As He says also in Hosea: I will call them My people, who were not My people, And her beloved, who was not beloved. And it shall come to pass in the place where it was said to them, You are not My people, There they shall be called sons of the living God.
The first part of this, I will call them My people, who were not My people, And her beloved, who was not beloved. is a quotation from Hosea 2:23, Where we read, Then I will sow her for Myself in the earth, And I will have mercy on her who had not obtained mercy; Then I will say to those who were not My people, You are My people! And they shall say, You are my God! The second part, And it shall come to pass in the place where it was said to them, You are not My people, There they shall be called sons of the living God. is a quotation from Hosea 1:10, where we read, Yet the number of the children of Israel Shall be as the sand of the sea, Which cannot be measured or numbered. And it shall come to pass In the place where it was said to them, You are not My people, There it shall be said to them, You are sons of the living God.

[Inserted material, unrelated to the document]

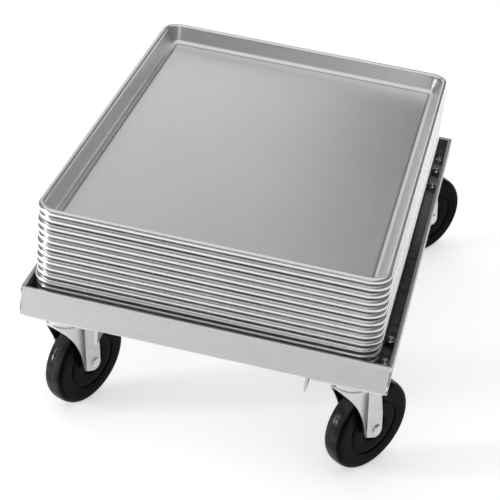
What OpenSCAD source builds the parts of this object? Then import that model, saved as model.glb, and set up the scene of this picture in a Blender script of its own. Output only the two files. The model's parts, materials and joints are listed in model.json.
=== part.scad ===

In both of these places, some might imagine that these passages refer to the church. But a close examination shows that this is cannot even possibly be their meaning. Looking at the last passage first, for it was first in the Order God gave them in Hosea, verses 1-9 of Hosea 1 detail Gods rejection of the house of Israel. (verse 8) Then we read the wonderful promise that, even though they were rejected, it shall come to pass In the place where it was said to them, You are not My people, There it shall be said to them, You are sons of the living God. This blessing, You are sons of the living God, was not to be said to someone else, but it shall be said to them. The very ones to whom God had said, Lo-ruhamah (not pitied) and Lo-ammi (not my people,) would be told, You are sons of the living God. But they would not only be told this, but they would be told this in the very place where they had been so cursed. This is concluded in the first verse of chapter 2. (We must remember that the chapter and verse divisions in our Bibles were added by man, there were no such divisions in the scriptures when God first gave them. And in some places the divisions actually break up what God was saying.) So God concluded this portion of his holy word by saying, Say to your brethren, My people, And to your sisters, Mercy is shown. (Hosea 2:1) To whom were these words to be said? To the church? No. They were to be said to your brethren. and to your sisters. Whose brethren and sisters were to be told My people, and Mercy is shown.? The very ones to whom it was said Lo-ruhamah and Lo-ammi. These were unquestionably the sinning house of Israel. No scripture anywhere even suggests the idea that either the church or its individual members are the brethren and sisters of the house of Israel.
We find the same thing again in the next portion of Hosea, where God first pronounces his divorce and judgment of guilty Israel; (Hosea 2:2-13) but then, just as in the first chapter, He continues by promising their eventual restoration. (Hosea 2:14-23) Even as He had just pronounced his divorce and judgment, He now promises his betrothal and blessing of the children of that same guilty nation which He had divorced. For even as He had said in verse 2, Bring charges against your mother, bring charges; For she is not My wife, nor am I her Husband, He now repeatedly tells them, I will betroth you to Me, (verses 19 and 20) and says you will call Me My Husband. (verse 16) God had called the one He had divorced, your mother, but He now calls the ones He will marry, you. This, then, is the context of verse 23, where we read, Then I will sow her for Myself in the earth, And I will have mercy on her who had not obtained mercy; Then I will say to those who were not My people, You are My people! And they shall say, You are my God!